If the Cinta Larga had chosen to attack the expedition, there is almost no chance that the men would have survived. The expedition was visible and the Cinta Larga undoubtedly would have approached silently in the night. In their weakened condition, the men of the expedition would have made easy targets. Millard thus highlights how the success of the expedition also depended upon the Indigenous peoples’ tolerance of the outsiders.
“First, the green, gold, and blue of Rondon’s beloved Republic of Brazil. Then, fluttering beside them, the stars and stripes that had for so long driven and defined Roosevelt’s own life, and whose promise stirred him still.”
At last, the expedition made the rendezvous with Lieutenant Pyrineus and a small relief party that Rondon had assigned to meet it. When Roosevelt sat up, he caught sight of the two flags. The men gave shouts of joy, as they would be saved.

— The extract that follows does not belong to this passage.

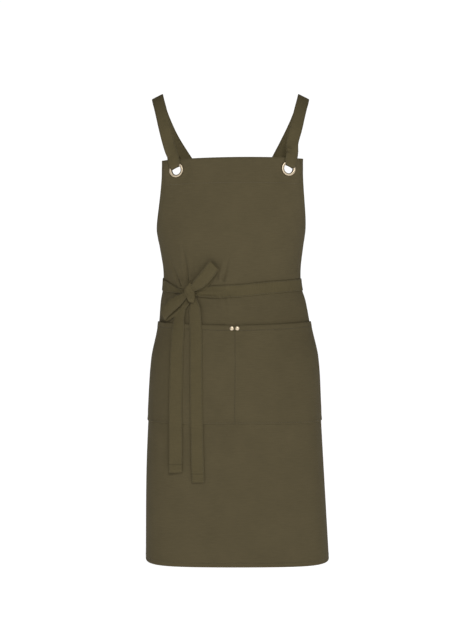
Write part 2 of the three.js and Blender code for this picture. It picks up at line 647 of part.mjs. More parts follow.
const STRAP_CELLS = 4;
const STRAP_STEPS = 1.5; // rows for each stretch of the strap's route
function shoulderStrap(hand) {
  const rows = [];
  const hole = EYELET_HOLE / 2;
  const frame = turnFrame(hand);
  for (const row of STRAP_TURN) {
    rows.push(
      acrossTape(STRAP_CELLS).map((place) => {
        const bend = place * place;
        const up = THREE.MathUtils.lerp(row.middleUp, row.edgeUp, bend) + hand * row.twist * place;
        const point = frame.point.clone().addScaledVector(frame.up, hole * up);
        point.addScaledVector(frame.out, hole * THREE.MathUtils.lerp(row.middleOut, row.edgeOut, bend));
        point.addScaledVector(frame.across, (place * row.half * TAPE_WIDTH) / 2);
        return { point };
      }),
    );
  }
  const turnRows = rows.length;

  const middles = [rows[turnRows - 1][STRAP_CELLS / 2].point];
  const faces = [frame.out];
  for (const row of STRAP_ROUTE) {
    const reach = row.reach < 0 ? FRONT_REACH : BACK_REACH;
    const angle = THREE.MathUtils.degToRad(row.facing);
    const x = (hand * row.out * SHOULDER_SPAN) / 2 + STRAP_SWAY;
    middles.push(new THREE.Vector3(x, row.reach * reach, -row.drop * SHOULDER_DROP));
    faces.push(new THREE.Vector3(hand * row.tilt, -Math.cos(angle), Math.sin(angle)).normalize());
  }
  const crossing = backRun(hand, 0.5).point;
  for (let k = 0; k <= BACK_STEPS; k += 1) {
    const { point, out } = backRun(hand, k / BACK_STEPS);
    const lift = hand > 0 ? crossingLift(point.distanceTo(crossing)) : 0;
    middles.push(point.addScaledVector(out, LYING_OUT + lift));
    faces.push(out);
  }
  const line = new THREE.CatmullRomCurve3(middles, false, "centripetal");
  const facing = new THREE.CatmullRomCurve3(faces, false, "centripetal");
  const steps = Math.round(STRAP_STEPS * (middles.length - 1));
  for (let k = 1; k <= steps; k += 1) {
    const along = line.getTangent(k / steps);
    const across = new THREE.Vector3().crossVectors(facing.getPoint(k / steps), along).normalize();
    const out = new THREE.Vector3().crossVectors(along, across).normalize();
    const middle = line.getPoint(k / steps);
    rows.push(
      acrossTape(STRAP_CELLS).map((place) => ({
        point: middle.clone().addScaledVector(across, (place * TAPE_WIDTH) / 2),
        out,
      })),
    );
  }
  setTurnFaces(rows, turnRows);
  return tape(rows);
}

// In the turn through the eyelet, the way out of the tape comes from its neighbours' points
function setTurnFaces(rows, count) {
  for (let r = 0; r < count; r += 1) {
    const before = rows[Math.max(r - 1, 0)];
    const after = rows[r + 1];
    rows[r].forEach((cell, k) => {
      const along = after[k].point.clone().sub(before[k].point);
      const left = rows[r][Math.max(k - 1, 0)].point;
      const right = rows[r][Math.min(k + 1, STRAP_CELLS)].point;
      cell.out = new THREE.Vector3().crossVectors(along, right.clone().sub(left)).normalize();
    });
  }
}

// Where a waist tie starts, at the skirt's back corner, and the strap ends under it
const TIE_END_INSET = 24; // from the skirt's side edge
const TIE_RAISE = 1.05 * TAPE_WIDTH;
function sideCorner(hand) {
  const across = hand * (SKIRT_WIDTH / 2 - TIE_END_INSET);
  const down = TIE_DROP - TIE_RAISE;
  return { across, down, turn: hand * (Math.PI - wrapAngle(Math.abs(across), sectionAt(down))) };
}

// A tape that lies on the wrapped cloth, from rows of its middle's flat place, its half width and its lean
const LYING_CELLS = 2;
function lyingTape(rows) {
  return tape(
    rows.map((row, k) => {
      const before = rows[Math.max(k - 1, 0)];
      const after = rows[Math.min(k + 1, rows.length - 1)];
      const way = new THREE.Vector2(after.across - before.across, after.down - before.down);
      const side = new THREE.Vector2(way.y, -way.x).normalize().multiplyScalar(row.half);
      return acrossTape(LYING_CELLS).map((place) => {
        const across = row.across + place * side.x;
        const down = row.down + place * side.y;
        return { point: wrap(across, row.out - place * row.lean, down), out: clothFrame(across, down).out };
      });
    }),
  );
}

const LYING_OUT = LAYER_GAP + TAPE / 2;

const TIE_STEP = 12; // the longest facet that lies close on the waist
function waistTie(hand, table) {
  const reach = hand * (SKIRT_WIDTH / 2 - TIE_END_INSET / 4) - KNOT_ACROSS;
  const steps = Math.ceil(Math.abs(reach) / TIE_STEP);
  const rows = [];
  for (let k = 0; k <= steps; k += 1) {
    const row = between(table, "across", 1 - k / steps);
    rows.push({
      across: KNOT_ACROSS + row.across * reach,
      down: TIE_DROP - row.raise * TAPE_WIDTH,
      out: LYING_OUT + row.out * TAPE,
      half: (row.half * TAPE_WIDTH) / 2,
      lean: 0,
    });
  }
  return lyingTape(rows);
}

// A loop of the bow from the knot, along a way that turns from across towards up. Its end slants by its skew
function bowLoop({ column, length, turn, skew }) {
  const angle = THREE.MathUtils.degToRad(turn);
  const way = new THREE.Vector2(Math.cos(angle), -Math.sin(angle));
  const side = new THREE.Vector2(-way.y, way.x);
  const rows = refined(BOW_LOOP, 2).map((row) => ({
    across: KNOT_ACROSS + row.along * length * way.x + row[column] * TAPE_WIDTH * side.x,
    down: KNOT_DROP + row.along * length * way.y + row[column] * TAPE_WIDTH * side.y,
    out: row.out * LOOP_BULGE,
    half: (row.half * TAPE_WIDTH) / 2,
    skew: skew * row.along ** 2,
  }));
  return loopTape(rows, way);
}

// A tape whose middle runs out from the cloth and back, facing away from the middle of its loop
function loopTape(rows, way) {
  const frames = rows.map((row) => wrap(row.across, row.out, row.down));
  return tape(
    rows.map((row, k) => {
      const along = frames[Math.min(k + 1, rows.length - 1)].clone().sub(frames[Math.max(k - 1, 0)]);
      const offset = new THREE.Vector2(way.y, -way.x).addScaledVector(way, row.skew).multiplyScalar(row.half);
      return acrossTape(LYING_CELLS).map((place) => {
        const across = row.across + place * offset.x;
        const down = row.down + place * offset.y;
        const point = wrap(across, row.out, down);
        const aside = wrap(row.across + offset.x, row.out, row.down + offset.y).sub(frames[k]);
        return { point, out: new THREE.Vector3().crossVectors(along, aside).normalize() };
      });
    }),
  );
}

function tail(length, table) {
  const rows = refined(table, 3).map((row) => ({
    across: KNOT_ACROSS + row.aside * TAPE_WIDTH,
    down: KNOT_DROP + TAPE_WIDTH / 2 + row.down * length,
    out: LYING_OUT + row.out * TAPE,
    half: (row.half * TAPE_WIDTH) / 2,
    lean: row.lean * TAPE_WIDTH,
  }));
  return lyingTape(rows);
}

// The knot, or the space it needs when its neighbours are cut to it
function knot(clearance) {
  const base = LAYER_GAP + KNOT_DEPTH / 2;
  const rings = refined(KNOT_ROWS, 2).map((row) => {
    const ring = [];
    for (let k = 0; k < KNOT_SIDES; k += 1) {
      const angle = (2 * Math.PI * k) / KNOT_SIDES;
      const half = (row.half * KNOT_WIDTH) / 2 + clearance;
      const depth = (row.out * KNOT_DEPTH) / 2 + clearance;
      const across = KNOT_ACROSS + row.aside * KNOT_WIDTH + half * Math.cos(angle);
      const down = KNOT_DROP - row.up * (KNOT_HEIGHT + 2 * clearance);
      ring.push(wrap(across, base + depth * Math.sin(angle), down));
    }
    return ring;
  });
  return lofted(rings);
}

// A side loop bridges the tie and the strap's end, and is sewn to the panel above and below them
function sideLoop(hand) {
  const { across, down } = sideCorner(hand);
  const rows = SIDE_LOOP.map((row) => ({
    across: across - hand * SIDE_LOOP_INSET,
    down: down - row.up * TAPE_WIDTH,
    out: LYING_OUT + row.over * SIDE_LOOP_RISE,
    half: SIDE_LOOP_WIDTH / 2,
    skew: 0,
  }));
  return loopTape(rows, new THREE.Vector2(0, 1));
}

const apron = new THREE.Group();
function add(name, geometry, material) {
  const mesh = new THREE.Mesh(geometry, material);
  mesh.name = name;
  apron.add(mesh);
}

const knotSpace = solidOf(knot(METAL_GAP));
const besideKnot = (geometry) => geometryOf(solidOf(geometry).subtract(knotSpace));

add("apron_panel", apronPanel(), olive);
add("bib_facing", bibFacing(), olive);
add("pocket", pocket(), olive);
add("bow_knot", knot(0), oliveTape);
add("bow_loop_upper", besideKnot(bowLoop(UPPER_LOOP)), oliveTape);
add("bow_loop_lower", besideKnot(bowLoop(LOWER_LOOP)), oliveTape);
add("tie_tail_left", besideKnot(tail(LEFT_TAIL, LEFT_TAIL_ROWS)), oliveTape);
add("tie_tail_right", besideKnot(tail(RIGHT_TAIL, RIGHT_TAIL_ROWS)), oliveTape);
for (const [side, hand] of [["left", -1], ["right", 1]]) {
  add("eyelet_" + side, eyelet(eyeletFrames[hand < 0 ? 0 : 1]), brass);
  add("rivet_" + side, rivet(hand), brass);
  add("shoulder_strap_" + side, shoulderStrap(hand), oliveTape);
  add("waist_tie_" + side, besideKnot(waistTie(hand, hand < 0 ? LEFT_TIE : RIGHT_TIE)), oliveTape);
  add("side_loop_" + side, sideLoop(hand), oliveTape);
}

export default apron;
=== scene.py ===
# %% [markdown]
# # A cross back apron
# The apron is one sheet of olive twill in its worn form, with tapes, a pocket and a few brass fittings.
# Its solids come from the packed frame. Here each one gets a finer mesh of cloth and a material. The
# packed nodes stay where they are, because every new piece is measured from the same pattern.

# %% Load the frame
import math

import bpy
import numpy as np
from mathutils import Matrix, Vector


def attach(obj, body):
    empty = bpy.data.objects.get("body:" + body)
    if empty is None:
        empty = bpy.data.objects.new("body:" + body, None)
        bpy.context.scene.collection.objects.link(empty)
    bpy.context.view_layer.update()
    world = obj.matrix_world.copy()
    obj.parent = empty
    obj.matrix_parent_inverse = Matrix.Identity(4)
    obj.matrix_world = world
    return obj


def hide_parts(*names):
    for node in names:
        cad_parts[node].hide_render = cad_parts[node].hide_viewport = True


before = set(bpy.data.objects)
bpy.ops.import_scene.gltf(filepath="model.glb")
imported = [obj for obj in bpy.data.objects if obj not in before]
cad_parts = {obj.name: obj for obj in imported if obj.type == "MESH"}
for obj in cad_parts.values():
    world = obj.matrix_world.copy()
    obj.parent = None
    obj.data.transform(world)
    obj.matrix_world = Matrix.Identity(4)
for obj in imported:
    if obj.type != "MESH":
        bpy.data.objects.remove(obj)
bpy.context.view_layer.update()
scene = bpy.context.scene
print("frame holds", len(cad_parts), "nodes")

# %% [markdown]
# ## The camera
# The photograph is taken from straight in front with a long lens, so that the apron's sides hardly turn
# away. A camera could be aimed by hand, but it is placed here by numbers: its height is the picture's
# middle, and its lens makes one pixel 2.2 mm at the front of the cloth.

# %% Place the camera
CAMERA_AT = (0, -2.72, -0.4905)
LENS = 68.6
SENSOR_WIDTH = 36
SIGHT = 60

camera = bpy.data.objects.new("camera", bpy.data.cameras.new("camera"))
scene.collection.objects.link(camera)
camera.location = CAMERA_AT
camera.rotation_euler = (math.radians(90), 0, 0)
camera.data.lens = LENS
camera.data.sensor_width = SENSOR_WIDTH
camera.data.clip_end = SIGHT
scene.camera = camera
print("camera looks from", CAMERA_AT)

# %% [markdown]
# ## Writing nodes as sums
# The pattern of a material, or the glow of the surround, is arithmetic on a few coordinates. Wiring it
# by hand hides the sum, so a small class wraps each socket: a sum of two sockets adds the Math node
# that does it.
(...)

“Roosevelt had been eager to tell the story of his expedition’s journey, but the scale of that achievement was so extraordinary that, to his surprise and outrage, he was met not with praise, but with skepticism and disbelief.”
Given the monumental accomplishment of the Rondon-Roosevelt expedition, scholars and explorers expressed disbelief at its findings at first. Roosevelt became its voice and ensured that the record was set straight. A later commission in 1926 would confirm the expedition’s findings and its accomplishment. It put a 1,000-mile river on the map, illustrating The Challenges and Achievements of Exploration.